— SUPPLIED INFORMATION —
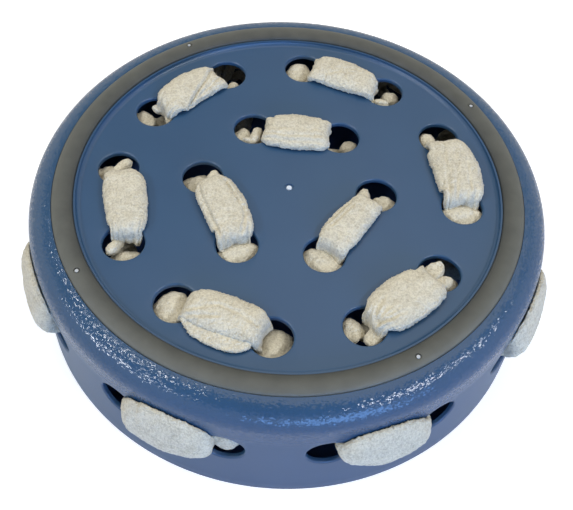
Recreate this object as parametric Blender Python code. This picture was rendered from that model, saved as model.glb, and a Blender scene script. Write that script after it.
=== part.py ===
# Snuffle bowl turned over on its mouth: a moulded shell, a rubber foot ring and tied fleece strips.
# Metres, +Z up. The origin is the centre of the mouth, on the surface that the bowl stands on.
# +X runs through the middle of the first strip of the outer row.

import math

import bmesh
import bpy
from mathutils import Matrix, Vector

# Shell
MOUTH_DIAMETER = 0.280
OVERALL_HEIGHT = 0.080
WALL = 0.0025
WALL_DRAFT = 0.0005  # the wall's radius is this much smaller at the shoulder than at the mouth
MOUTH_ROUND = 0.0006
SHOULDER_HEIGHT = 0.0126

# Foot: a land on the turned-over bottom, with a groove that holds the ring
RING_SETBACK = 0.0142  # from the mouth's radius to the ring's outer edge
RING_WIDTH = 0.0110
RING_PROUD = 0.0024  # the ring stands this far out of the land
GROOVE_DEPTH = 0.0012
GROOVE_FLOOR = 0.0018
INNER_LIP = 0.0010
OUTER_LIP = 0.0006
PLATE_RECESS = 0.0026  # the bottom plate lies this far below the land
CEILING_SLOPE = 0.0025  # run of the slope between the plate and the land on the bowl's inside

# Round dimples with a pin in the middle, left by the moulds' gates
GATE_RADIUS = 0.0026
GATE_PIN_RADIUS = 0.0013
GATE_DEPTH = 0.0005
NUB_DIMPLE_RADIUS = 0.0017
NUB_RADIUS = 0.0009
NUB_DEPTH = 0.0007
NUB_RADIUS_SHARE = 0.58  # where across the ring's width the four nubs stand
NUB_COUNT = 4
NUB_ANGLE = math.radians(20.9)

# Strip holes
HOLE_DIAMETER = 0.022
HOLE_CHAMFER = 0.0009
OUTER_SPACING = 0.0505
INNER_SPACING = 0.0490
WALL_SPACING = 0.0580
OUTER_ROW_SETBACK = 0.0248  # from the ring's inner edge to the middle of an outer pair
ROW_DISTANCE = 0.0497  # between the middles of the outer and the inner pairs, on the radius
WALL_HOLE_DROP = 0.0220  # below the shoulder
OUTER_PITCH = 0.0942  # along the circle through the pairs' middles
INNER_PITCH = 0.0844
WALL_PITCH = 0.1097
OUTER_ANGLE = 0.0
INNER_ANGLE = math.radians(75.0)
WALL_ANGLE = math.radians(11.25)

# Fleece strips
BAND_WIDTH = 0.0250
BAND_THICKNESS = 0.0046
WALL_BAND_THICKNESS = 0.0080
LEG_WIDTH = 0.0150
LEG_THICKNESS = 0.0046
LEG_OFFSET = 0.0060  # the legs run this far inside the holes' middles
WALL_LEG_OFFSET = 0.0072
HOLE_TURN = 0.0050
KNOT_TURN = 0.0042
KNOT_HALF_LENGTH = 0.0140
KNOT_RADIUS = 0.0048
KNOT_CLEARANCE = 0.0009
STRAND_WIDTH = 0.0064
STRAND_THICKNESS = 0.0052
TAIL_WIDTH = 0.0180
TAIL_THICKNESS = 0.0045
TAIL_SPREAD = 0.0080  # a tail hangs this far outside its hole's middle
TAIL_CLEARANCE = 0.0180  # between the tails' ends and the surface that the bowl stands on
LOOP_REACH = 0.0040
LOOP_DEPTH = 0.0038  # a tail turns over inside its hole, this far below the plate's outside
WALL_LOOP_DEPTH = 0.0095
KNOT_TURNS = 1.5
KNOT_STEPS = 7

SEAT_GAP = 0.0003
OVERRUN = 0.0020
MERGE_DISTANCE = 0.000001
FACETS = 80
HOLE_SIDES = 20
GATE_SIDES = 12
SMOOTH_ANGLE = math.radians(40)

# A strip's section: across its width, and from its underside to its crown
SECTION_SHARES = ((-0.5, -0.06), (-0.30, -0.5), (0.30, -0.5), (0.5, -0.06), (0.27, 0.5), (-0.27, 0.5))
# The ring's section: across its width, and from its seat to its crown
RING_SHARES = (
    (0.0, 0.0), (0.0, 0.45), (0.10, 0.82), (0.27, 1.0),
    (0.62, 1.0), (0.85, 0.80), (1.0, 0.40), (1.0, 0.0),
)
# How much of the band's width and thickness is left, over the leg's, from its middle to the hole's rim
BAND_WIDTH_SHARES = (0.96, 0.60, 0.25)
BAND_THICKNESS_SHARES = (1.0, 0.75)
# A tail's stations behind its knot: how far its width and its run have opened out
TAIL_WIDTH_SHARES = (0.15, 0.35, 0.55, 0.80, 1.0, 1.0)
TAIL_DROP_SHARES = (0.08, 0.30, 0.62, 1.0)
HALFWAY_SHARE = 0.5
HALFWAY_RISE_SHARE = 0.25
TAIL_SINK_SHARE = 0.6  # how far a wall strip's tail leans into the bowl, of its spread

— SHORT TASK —
Write out the full listing, keeping every line exactly as it is.

— FINAL RESULT —
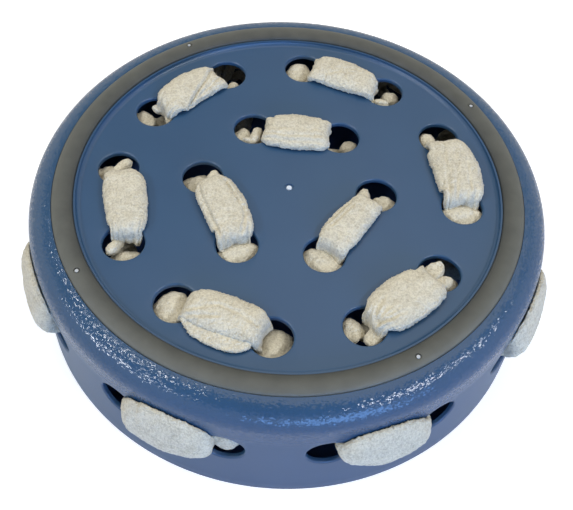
Recreate this object as parametric Blender Python code. This picture was rendered from that model, saved as model.glb, and a Blender scene script. Write that script after it.
=== part.py ===
# Snuffle bowl turned over on its mouth: a moulded shell, a rubber foot ring and tied fleece strips.
# Metres, +Z up. The origin is the centre of the mouth, on the surface that the bowl stands on.
# +X runs through the middle of the first strip of the outer row.

import math

import bmesh
import bpy
from mathutils import Matrix, Vector

# Shell
MOUTH_DIAMETER = 0.280
OVERALL_HEIGHT = 0.080
WALL = 0.0025
WALL_DRAFT = 0.0005  # the wall's radius is this much smaller at the shoulder than at the mouth
MOUTH_ROUND = 0.0006
SHOULDER_HEIGHT = 0.0126

# Foot: a land on the turned-over bottom, with a groove that holds the ring
RING_SETBACK = 0.0142  # from the mouth's radius to the ring's outer edge
RING_WIDTH = 0.0110
RING_PROUD = 0.0024  # the ring stands this far out of the land
GROOVE_DEPTH = 0.0012
GROOVE_FLOOR = 0.0018
INNER_LIP = 0.0010
OUTER_LIP = 0.0006
PLATE_RECESS = 0.0026  # the bottom plate lies this far below the land
CEILING_SLOPE = 0.0025  # run of the slope between the plate and the land on the bowl's inside

# Round dimples with a pin in the middle, left by the moulds' gates
GATE_RADIUS = 0.0026
GATE_PIN_RADIUS = 0.0013
GATE_DEPTH = 0.0005
NUB_DIMPLE_RADIUS = 0.0017
NUB_RADIUS = 0.0009
NUB_DEPTH = 0.0007
NUB_RADIUS_SHARE = 0.58  # where across the ring's width the four nubs stand
NUB_COUNT = 4
NUB_ANGLE = math.radians(20.9)

# Strip holes
HOLE_DIAMETER = 0.022
HOLE_CHAMFER = 0.0009
OUTER_SPACING = 0.0505
INNER_SPACING = 0.0490
WALL_SPACING = 0.0580
OUTER_ROW_SETBACK = 0.0248  # from the ring's inner edge to the middle of an outer pair
ROW_DISTANCE = 0.0497  # between the middles of the outer and the inner pairs, on the radius
WALL_HOLE_DROP = 0.0220  # below the shoulder
OUTER_PITCH = 0.0942  # along the circle through the pairs' middles
INNER_PITCH = 0.0844
WALL_PITCH = 0.1097
OUTER_ANGLE = 0.0
INNER_ANGLE = math.radians(75.0)
WALL_ANGLE = math.radians(11.25)

# Fleece strips
BAND_WIDTH = 0.0250
BAND_THICKNESS = 0.0046
WALL_BAND_THICKNESS = 0.0080
LEG_WIDTH = 0.0150
LEG_THICKNESS = 0.0046
LEG_OFFSET = 0.0060  # the legs run this far inside the holes' middles
WALL_LEG_OFFSET = 0.0072
HOLE_TURN = 0.0050
KNOT_TURN = 0.0042
KNOT_HALF_LENGTH = 0.0140
KNOT_RADIUS = 0.0048
KNOT_CLEARANCE = 0.0009
STRAND_WIDTH = 0.0064
STRAND_THICKNESS = 0.0052
TAIL_WIDTH = 0.0180
TAIL_THICKNESS = 0.0045
TAIL_SPREAD = 0.0080  # a tail hangs this far outside its hole's middle
TAIL_CLEARANCE = 0.0180  # between the tails' ends and the surface that the bowl stands on
LOOP_REACH = 0.0040
LOOP_DEPTH = 0.0038  # a tail turns over inside its hole, this far below the plate's outside
WALL_LOOP_DEPTH = 0.0095
KNOT_TURNS = 1.5
KNOT_STEPS = 7

SEAT_GAP = 0.0003
OVERRUN = 0.0020
MERGE_DISTANCE = 0.000001
FACETS = 80
HOLE_SIDES = 20
GATE_SIDES = 12
SMOOTH_ANGLE = math.radians(40)

# A strip's section: across its width, and from its underside to its crown
SECTION_SHARES = ((-0.5, -0.06), (-0.30, -0.5), (0.30, -0.5), (0.5, -0.06), (0.27, 0.5), (-0.27, 0.5))
# The ring's section: across its width, and from its seat to its crown
RING_SHARES = (
    (0.0, 0.0), (0.0, 0.45), (0.10, 0.82), (0.27, 1.0),
    (0.62, 1.0), (0.85, 0.80), (1.0, 0.40), (1.0, 0.0),
)
# How much of the band's width and thickness is left, over the leg's, from its middle to the hole's rim
BAND_WIDTH_SHARES = (0.96, 0.60, 0.25)
BAND_THICKNESS_SHARES = (1.0, 0.75)
# A tail's stations behind its knot: how far its width and its run have opened out
TAIL_WIDTH_SHARES = (0.15, 0.35, 0.55, 0.80, 1.0, 1.0)
TAIL_DROP_SHARES = (0.08, 0.30, 0.62, 1.0)
HALFWAY_SHARE = 0.5
HALFWAY_RISE_SHARE = 0.25
TAIL_SINK_SHARE = 0.6  # how far a wall strip's tail leans into the bowl, of its spread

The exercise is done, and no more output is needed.